• Written instruction
Repeat the line that contains "its free side", the line that contains "obj.data.transform(obj.matrix_world)", and all lines between them, exactly and with no other lines.

Object modeling scripts:
________________

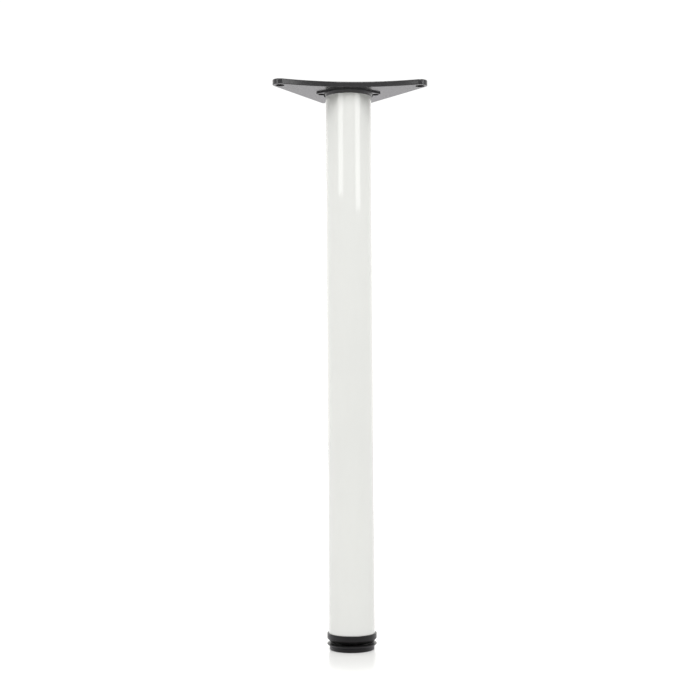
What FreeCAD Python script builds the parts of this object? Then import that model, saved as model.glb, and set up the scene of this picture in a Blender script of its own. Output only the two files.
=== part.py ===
import FreeCAD, Part
import math
import os

# Height adjustable table leg, in millimetres.
# The leg stands on the floor at z = 0 with its axis on Z, and its front faces -Y.

# Overall and tube
overall_height = 730.0
tube_diameter = 60.0
tube_wall = 1.0
insert_clearance = 0.05

# Mounting plate
plate_width = 198.0
plate_depth = 113.0
plate_thickness = 7.0
plate_top_round = 1.2
plate_bottom_round = 0.8
front_corner_radius = 9.5
front_hollow = 16.5
back_corner_radius = 4.0
back_corner_spread = 60.0
back_rim = 3.7

# Collar and boss under the plate
collar_height = 5.0
collar_lip = 1.3
collar_flare = 1.8
collar_round = 0.5
socket_depth = 3.0
socket_clearance = 0.1
boss_height = 2.0
boss_wall = 2.2
boss_round = 0.5

# Screw holes in the plate
corner_screw_diameter = 5.5
corner_sink_diameter = 11.5
near_screw_diameter = 5.5
near_sink_diameter = 9.6
near_hole_gap = 5.4
near_hole_front = 5.5

# Threaded parts
thread_diameter = 10.0
thread_clearance = 0.05
bolt_hole_clearance = 0.25
hex_across_flats = 17.0
hex_chamfer = 0.6
nut_height = 8.0
stop_nut_height = 5.0
stem_head_height = 6.4
stem_end_past_stop = 2.0
stem_chamfer = 1.0

# Bolt through the plate
bolt_length = 35.0
bolt_head_diameter = 20.0
bolt_head_rim = 0.5
bolt_key_flats = 6.0
bolt_key_depth = 4.0

# Plug in the top of the tube
plug_height = 24.0

# Bush in the bottom of the tube
flange_overhang = 2.0
flange_height = 10.5
flange_taper_height = 3.9
flange_taper_inset = 3.5
flange_round = 0.4
bush_cover = 12.0
rib_count = 8
rib_width = 3.0
rib_height = 0.35
web_count = 6
web_width = 2.5
bush_wall = 2.2
lead_in = 0.8

# Foot
foot_gap = 1.6
foot_travel_out = 18.5
stop_clearance = 0.3
base_height = 4.7
base_lip_edge = 0.8
base_lip_drop = 1.1
base_top_inset = 3.7
base_floor = 1.2
hub_wall = 3.0
hub_cover = 1.8
hub_round = 1.0
recess_clearance = 0.8

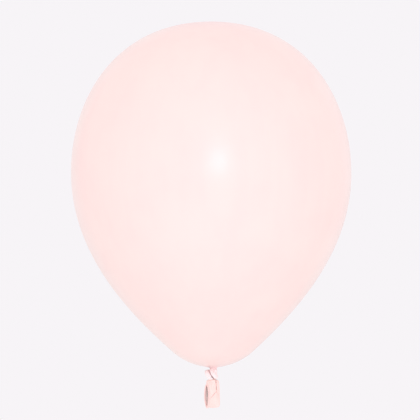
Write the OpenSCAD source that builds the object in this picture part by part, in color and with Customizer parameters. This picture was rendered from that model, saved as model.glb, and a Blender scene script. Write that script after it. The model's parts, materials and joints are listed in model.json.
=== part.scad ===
// Party balloon of dipped latex, blown up and closed with an overhand knot.
// +Z runs up through the bulb. The origin is on its axis, at the waist of the neck.
// The front is -Y. The open mouth of the tail faces -X and a little forward.

/* [Bulb] */
// Widest diameter of the bulb
bulb_d = 280; // [200:1:350]
// Height of the bulb, from its round base to its crown
bulb_h = 345; // [285:1:420]
// Height of the widest ring above the base
widest_h = 194; // [150:1:235]
// Thickness of the stretched wall
bulb_wall = 0.4; // [0.3:0.05:0.8]
// Radius of the round base
base_r = 60; // [45:1:75]
// Angle from the axis at which the round base runs into the flank
base_arc = 42; // [30:1:55]
// How far the flank keeps the slope of the base's edge
flank_start = 56; // [5:1:70]
// How far the flank stays upright below the widest ring
flank_end = 81; // [50:1:100]
// How far the shoulder stays upright above the widest ring
shoulder_rise = 74; // [40:1:90]
// How far the crown stays level out from the axis
crown_reach = 96; // [50:1:120]

/* [Neck] */
// Radius of the throat, where the bulb runs into the neck
throat_r = 4.2; // [3.8:0.1:6]
// Radius of the waist that a ribbon is tied round
waist_r = 3.2; // [2.4:0.1:3.4]
// Height of the waist's straight length
waist_h = 1.2; // [0.8:0.1:2]
// Height of the bulb's base above the middle of the waist
base_rise = 1.6; // [1.5:0.1:4]

/* [Knot] */
// Height of the knot
knot_h = 9.4; // [8.5:0.1:13]
// Radius of the knot's core
knot_r = 5.6; // [5.2:0.1:8]
// Thickness of the strand that wraps the core
strand_d = 5.2; // [3.5:0.1:6.2]
// Radius of the wrap, to the middle of its strand
wrap_r = 4.2; // [3.6:0.1:6]
// Slope of the wrap, down to the right
wrap_slope = 30; // [0:1:35]

/* [Tail] */
// Radius of the gathered roll that joins the tail to the knot
gather_r = 2.8; // [2:0.1:3]
// Half of the gathered roll's length
gather_reach = 3.2; // [2.9:0.1:3.6]
// Depth of the tail, from its gathered top to its lowest point
tail_drop = 26; // [20:0.5:34]
// Width of the tail's gathered top
root_w = 8.8; // [8:0.1:12]
// Thickness of the tail's gathered top
root_t = 6; // [5:0.1:8]
// How far the tail swells out to the right of the axis
swell = 7; // [6:0.1:13]
// Distance from the axis out to the mouth's upper corner
mouth_out = 7.4; // [6.5:0.1:11]
// Drop from the tail's gathered top to the mouth's upper corner
mouth_step = 2; // [1.5:0.1:6]
// Distance from the axis out to the mouth's lower corner
mouth_low_out = 6.6; // [0:0.1:8]
// Thickness of the tail across its mouth
mouth_t = 8; // [7:0.1:12]
// Turn of the mouth from the side towards the front
mouth_turn = 35; // [0:1:40]
// Thickness of the tail's unstretched wall
tail_wall = 0.6; // [0.4:0.1:1]
// Thickness of the bead rolled round the mouth
lip_d = 2; // [1.2:0.1:3]

/* [Bends] */
// Clearance between two pieces that bend against each other
gap = 0.3; // [0.2:0.05:0.5]
// Furthest that the knot may sway under the neck
sway_deg = 25; // [10:1:30]
// Furthest that the gathered roll may tip under the knot
tip_deg = 45; // [30:1:50]

/* [Hidden] */
$fn = 64;
latex = [0.996, 0.925, 0.91];
latex_folded = [0.98, 0.86, 0.84];
latex_rolled = [0.96, 0.8, 0.78];
margin = 1;

// The neck's foot is as much wider than the waist as its sway needs
foot_r = (waist_r + gap) / cos(sway_deg) - gap;
socket_r = foot_r + gap;
sway_z = -waist_h / 2 - socket_r * sin(sway_deg) / 3;

// The gathered roll sits in a cradle under the knot, as deep as its tipping leaves room for
knot_mid_z = sway_z - knot_h / 2;
cradle_r = gather_r + gap;
bend_z = sway_z - knot_h - cradle_r * sin(tip_deg);
dish_r = gather_reach + gap;
tail_top_z = bend_z - dish_r / 4;

function bezier(p, t) =
    pow(1 - t, 3) * p[0] + 3 * pow(1 - t, 2) * t * p[1]
    + 3 * (1 - t) * pow(t, 2) * p[2] + pow(t, 3) * p[3];

function slope(p, t) =
    pow(1 - t, 2) * (p[1] - p[0]) + 2 * (1 - t) * t * (p[2] - p[1]) + pow(t, 2) * (p[3] - p[2]);

function backwards(list) = [for (i = [len(list) - 1 : -1 : 0]) list[i]];

// Outline of the bulb, from the throat to the crown
base_steps = 8;
flank_steps = 16;
crown_steps = 20;
arc_end = base_r * [sin(base_arc), 1 - cos(base_arc)];
flank = [
    arc_end,
    arc_end + flank_start * [cos(base_arc), sin(base_arc)],
    [bulb_d / 2, widest_h - flank_end],
    [bulb_d / 2, widest_h]
];
crown = [
    [bulb_d / 2, widest_h],
    [bulb_d / 2, widest_h + shoulder_rise],
    [crown_reach, bulb_h],
    [0, bulb_h]
];

// Points along a curve, each moved square off it to its left
function set_in(curve, steps, inset) = [
    for (i = [1 : steps])
        let (along = slope(curve, i / steps))
        bezier(curve, i / steps) + inset / norm(along) * [-along[1], along[0]]
];

function bulb_outline(inset) =
    let (r = base_r - inset, throat_deg = asin(throat_r / r))
    concat(
        [
            for (i = [0 : base_steps])
                let (a = throat_deg + (base_arc - throat_deg) * i / base_steps)
                [r * sin(a), base_r - r * cos(a)]
        ],
        set_in(flank, flank_steps, inset),
        set_in(crown, crown_steps, inset)
    );

module bulb() {
    color(latex)
        translate([0, 0, base_rise])
            rotate_extrude()
                polygon(concat(bulb_outline(0), backwards(bulb_outline(bulb_wall))));
}

// The neck fills the throat, draws in to the waist and ends in a rounded foot
function throat_z(r) = base_rise + base_r - sqrt(pow(r, 2) - pow(throat_r, 2));

module neck() {
    color(latex_folded) {
        rotate_extrude()
            polygon([
                [0, sway_z],
                [waist_r, sway_z],
                [waist_r, waist_h / 2],
                [throat_r, throat_z(base_r)],
                [throat_r, throat_z(base_r - bulb_wall)],
                [0, throat_z(base_r - bulb_wall)]
            ]);
        translate([0, 0, sway_z])
            intersection() {
                rotate([90, 0, 0])
                    cylinder(r = foot_r, h = 2 * foot_r + margin, center = true);
                translate([0, 0, -foot_r - margin])
                    cylinder(r = foot_r, h = foot_r + margin);
            }
    }
}

// The knot is a round core with one strand wrapped across it
core_fullness = 3;
core_steps = 24;
core_outline = [
    for (i = [0 : core_steps])
        let (a = -90 + 180 * i / core_steps, power = 2 / core_fullness)
        [knot_r * pow(cos(a), power), knot_h / 2 * sign(sin(a)) * pow(abs(sin(a)), power)]
];

module knot() {
    color(latex_folded)
        difference() {
            translate([0, 0, knot_mid_z]) {
                rotate_extrude()
                    polygon(core_outline);
                rotate([0, wrap_slope, 0])
                    rotate_extrude()
                        translate([wrap_r, 0])
                            circle(d = strand_d);
            }
            translate([0, 0, sway_z])
                rotate([90, 0, 0])
                    cylinder(r = socket_r, h = 2 * (foot_r + gap), center = true);
            translate([0, 0, bend_z])
                rotate([0, 90, 0])
                    cylinder(r = cradle_r, h = 2 * (knot_r + strand_d), center = true);
        }
}

// A roll of gathered latex, round across X for the tip and round all over for the swing
module tail_collar() {
    color(latex_folded)
        translate([0, 0, bend_z])
            intersection() {
                rotate([0, 90, 0])
                    cylinder(r = gather_r, h = 2 * gather_reach, center = true);
                sphere(r = gather_reach);
            }
}

// The tail is a flattened tube that turns from its gathered top round to the open mouth
tail_steps = 20;
tail_sides = 36;
pocket_start = 0.4;
mouth_bottom_z = tail_top_z - tail_drop;
inner_edge = [
    [-root_w / 2, tail_top_z],
    [-root_w / 2, tail_top_z - mouth_step * 0.7],
    [-(root_w / 2 + mouth_out) / 2, tail_top_z - mouth_step],
    [-mouth_out, tail_top_z - mouth_step]
];
outer_edge = [
    [root_w / 2, tail_top_z],
    [swell * 1.15, tail_top_z - tail_drop * 0.2],
    [swell * 1.45, mouth_bottom_z],
    [-mouth_low_out, mouth_bottom_z]
];

// One ring of the tail: the share t of the way from its top to its mouth, set in by the wall
function tail_ring(t, inset) =
    let (
        p = bezier(inner_edge, t),
        q = bezier(outer_edge, t),
        middle = (p + q) / 2,
        along = (q - p) / norm(q - p),
        long_r = norm(q - p) / 2 - inset,
        short_r = (root_t + (mouth_t - root_t) * sin(90 * t)) / 2 - inset,
        turn = mouth_turn * pow(t, 2)
    )
    [
        for (i = [0 : tail_sides - 1])
            let (
                a = 360 * i / tail_sides,
                out = long_r * cos(a),
                back = short_r * sin(a)
            )
            [
                middle[0] + out * along[0] - back * sin(turn),
                back * cos(turn),
                middle[1] + out * along[1]
            ]
    ];

// A solid through rings of equal size, either capped at both ends or joined end to end
module through_rings(rings, closed) {
    sides = len(rings[0]);
    count = len(rings);
    walls = [
        for (k = [0 : closed ? count - 1 : count - 2], i = [0 : sides - 1])
            let (
                here = k * sides,
                next = (k + 1) % count * sides,
                j = (i + 1) % sides
            )
            each [[here + i, here + j, next + i], [here + j, next + j, next + i]]
    ];
    caps = [
        [for (i = [sides - 1 : -1 : 0]) i],
        [for (i = [0 : sides - 1]) (count - 1) * sides + i]
    ];
    polyhedron(
        points = [for (ring = rings) each ring],
        faces = closed ? walls : concat(walls, caps)
    );
}

module tail() {
    outer = [for (k = [0 : tail_steps]) tail_ring(k / tail_steps, 0)];
    inner = [
        for (k = [tail_steps : -1 : ceil(pocket_start * tail_steps)])
            tail_ring(k / tail_steps, tail_wall)
    ];
    color(latex)
        difference() {
            through_rings(concat(outer, inner), closed = false);
            translate([0, 0, bend_z])
                rotate([90, 0, 0])
                    cylinder(r = dish_r, h = 2 * root_t, center = true);
        }
}

// The bead stands on the flat edge of the mouth and is round on its free side
lip_sides = 10;

module rolled_lip() {
    edge = tail_ring(1, tail_wall / 2);
    middle = (edge[0] + edge[tail_sides / 2]) / 2;
    long_way = edge[0] - middle;
    short_way = edge[tail_sides / 4] - middle;
    outward = cross(short_way, long_way) / norm(cross(short_way, long_way));
    lift = lip_d / 4;
    foot_deg = asin(2 * lift / lip_d);
    rings = [
        for (i = [0 : tail_sides - 1])
            let (
                a = 360 * i / tail_sides,
                off = norm(short_way) / norm(long_way) * cos(a) * long_way
                    + norm(long_way) / norm(short_way) * sin(a) * short_way
            )
            [
                for (k = [0 : lip_sides])
                    let (b = -foot_deg + (180 + 2 * foot_deg) * k / lip_sides)
                    edge[i] + lip_d / 2 * cos(b) * off / norm(off)
                        + (lift + lip_d / 2 * sin(b)) * outward
            ]
    ];
    color(latex_rolled)
        through_rings(rings, closed = true);
}

bulb();
neck();
knot();
tail_collar();
tail();
rolled_lip();
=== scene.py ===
import json
import math
import bpy
import numpy as np
from mathutils import Matrix, Vector, noise


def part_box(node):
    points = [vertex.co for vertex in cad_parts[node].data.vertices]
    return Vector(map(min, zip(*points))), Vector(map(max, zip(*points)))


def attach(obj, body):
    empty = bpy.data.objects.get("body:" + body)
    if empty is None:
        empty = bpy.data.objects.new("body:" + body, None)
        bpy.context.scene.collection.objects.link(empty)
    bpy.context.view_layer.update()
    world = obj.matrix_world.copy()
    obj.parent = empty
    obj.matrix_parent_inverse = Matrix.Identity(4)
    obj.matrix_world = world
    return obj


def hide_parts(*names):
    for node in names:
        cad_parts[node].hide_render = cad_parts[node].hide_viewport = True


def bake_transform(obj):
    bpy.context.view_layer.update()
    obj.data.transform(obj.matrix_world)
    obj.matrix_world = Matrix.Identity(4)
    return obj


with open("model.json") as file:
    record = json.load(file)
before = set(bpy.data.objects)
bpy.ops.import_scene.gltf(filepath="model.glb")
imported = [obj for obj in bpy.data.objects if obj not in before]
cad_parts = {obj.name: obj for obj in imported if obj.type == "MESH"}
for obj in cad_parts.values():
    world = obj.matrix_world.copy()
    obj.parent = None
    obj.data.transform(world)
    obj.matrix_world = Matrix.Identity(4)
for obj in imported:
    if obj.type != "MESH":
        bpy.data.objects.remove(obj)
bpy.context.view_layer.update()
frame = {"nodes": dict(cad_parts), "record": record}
print("frame loaded:", ", ".join(sorted(frame["nodes"])))

scene = bpy.context.scene
scene.view_settings.view_transform = "Standard"
mm = 0.001


# Places that every piece is worked out from

bulbLow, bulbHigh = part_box("bulb")
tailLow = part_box("tail")[0]
jointAt = {joint["name"]: Vector(joint["pos_m"]) for joint in frame["record"]["behaviour"]["joints"]}
swayAt = jointAt["knot_sway"]
bendAt = jointAt["tail_swing"]


# Small helpers

def selectNone():
    bpy.ops.object.select_all(action="DESELECT")
    bpy.context.view_layer.objects.active = None


def selectOnly(piece):
    selectNone()
    piece.select_set(True)
    bpy.context.view_layer.objects.active = piece


def nameIt(piece, name):
    piece.name = name
    piece.data.name = name
    return piece


def smoothStep(low, high, value):
    t = min(max((value - low) / (high - low), 0), 1)
    return t * t * (3 - 2 * t)


def throughPoints(points, t):
    # a smooth line through all the points, t from 0 to 1
    spans = len(points) - 1
    i = min(int(t * spans), spans - 1)
    s = t * spans - i
    b, c = Vector(points[i]), Vector(points[i + 1])
    a = Vector(points[i - 1]) if i > 0 else 2 * b - c
    d = Vector(points[i + 2]) if i + 2 <= spans else 2 * c - b
    return 0.5 * (2 * b + (c - a) * s + (2 * a - 5 * b + 4 * c - d) * s ** 2
                  + (3 * b - a - 3 * c + d) * s ** 3)


def pleatWave(piece, turn, wander):
    # round-backed pleats with sharp valleys, unevenly spaced and sunk a little into the surface
    return abs(math.sin(piece["pleats"] / 2 * turn + piece["wander"] * wander)) - piece["sunk"]


def closeUp(piece, gap=0.01 * mm):
    # seams and poles are joined, then every face is turned outwards
    selectOnly(piece)
    bpy.ops.object.mode_set(mode="EDIT")
    bpy.ops.mesh.select_all(action="SELECT")
    bpy.ops.mesh.remove_doubles(threshold=gap)
    bpy.ops.mesh.dissolve_degenerate(threshold=gap)
    bpy.ops.mesh.select_all(action="SELECT")
    bpy.ops.mesh.normals_make_consistent(inside=False)
    bpy.ops.object.mode_set(mode="OBJECT")
    bpy.ops.object.shade_smooth()


def rolledSheet(name, sides, rows, place):
    # a flat grid rolled into a tube: u runs round it and v along it, both from 0 to 1
    selectNone()
    bpy.ops.mesh.primitive_grid_add(x_subdivisions=sides, y_subdivisions=rows, size=2)
    sheet = nameIt(bpy.context.active_object, name)
    for vertex in sheet.data.vertices:
        vertex.co = place(0.5 + vertex.co.x / 2, 0.5 + vertex.co.y / 2)
    closeUp(sheet)
    return sheet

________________

• Solution for this exercise
// The bead stands on the flat edge of the mouth and is round on its free side
lip_sides = 10;

module rolled_lip() {
    edge = tail_ring(1, tail_wall / 2);
    middle = (edge[0] + edge[tail_sides / 2]) / 2;
    long_way = edge[0] - middle;
    short_way = edge[tail_sides / 4] - middle;
    outward = cross(short_way, long_way) / norm(cross(short_way, long_way));
    lift = lip_d / 4;
    foot_deg = asin(2 * lift / lip_d);
    rings = [
        for (i = [0 : tail_sides - 1])
            let (
                a = 360 * i / tail_sides,
                off = norm(short_way) / norm(long_way) * cos(a) * long_way
                    + norm(long_way) / norm(short_way) * sin(a) * short_way
            )
            [
                for (k = [0 : lip_sides])
                    let (b = -foot_deg + (180 + 2 * foot_deg) * k / lip_sides)
                    edge[i] + lip_d / 2 * cos(b) * off / norm(off)
                        + (lift + lip_d / 2 * sin(b)) * outward
            ]
    ];
    color(latex_rolled)
        through_rings(rings, closed = true);
}

bulb();
neck();
knot();
tail_collar();
tail();
rolled_lip();
=== scene.py ===
import json
import math
import bpy
import numpy as np
from mathutils import Matrix, Vector, noise


def part_box(node):
    points = [vertex.co for vertex in cad_parts[node].data.vertices]
    return Vector(map(min, zip(*points))), Vector(map(max, zip(*points)))


def attach(obj, body):
    empty = bpy.data.objects.get("body:" + body)
    if empty is None:
        empty = bpy.data.objects.new("body:" + body, None)
        bpy.context.scene.collection.objects.link(empty)
    bpy.context.view_layer.update()
    world = obj.matrix_world.copy()
    obj.parent = empty
    obj.matrix_parent_inverse = Matrix.Identity(4)
    obj.matrix_world = world
    return obj


def hide_parts(*names):
    for node in names:
        cad_parts[node].hide_render = cad_parts[node].hide_viewport = True


def bake_transform(obj):
    bpy.context.view_layer.update()
    obj.data.transform(obj.matrix_world)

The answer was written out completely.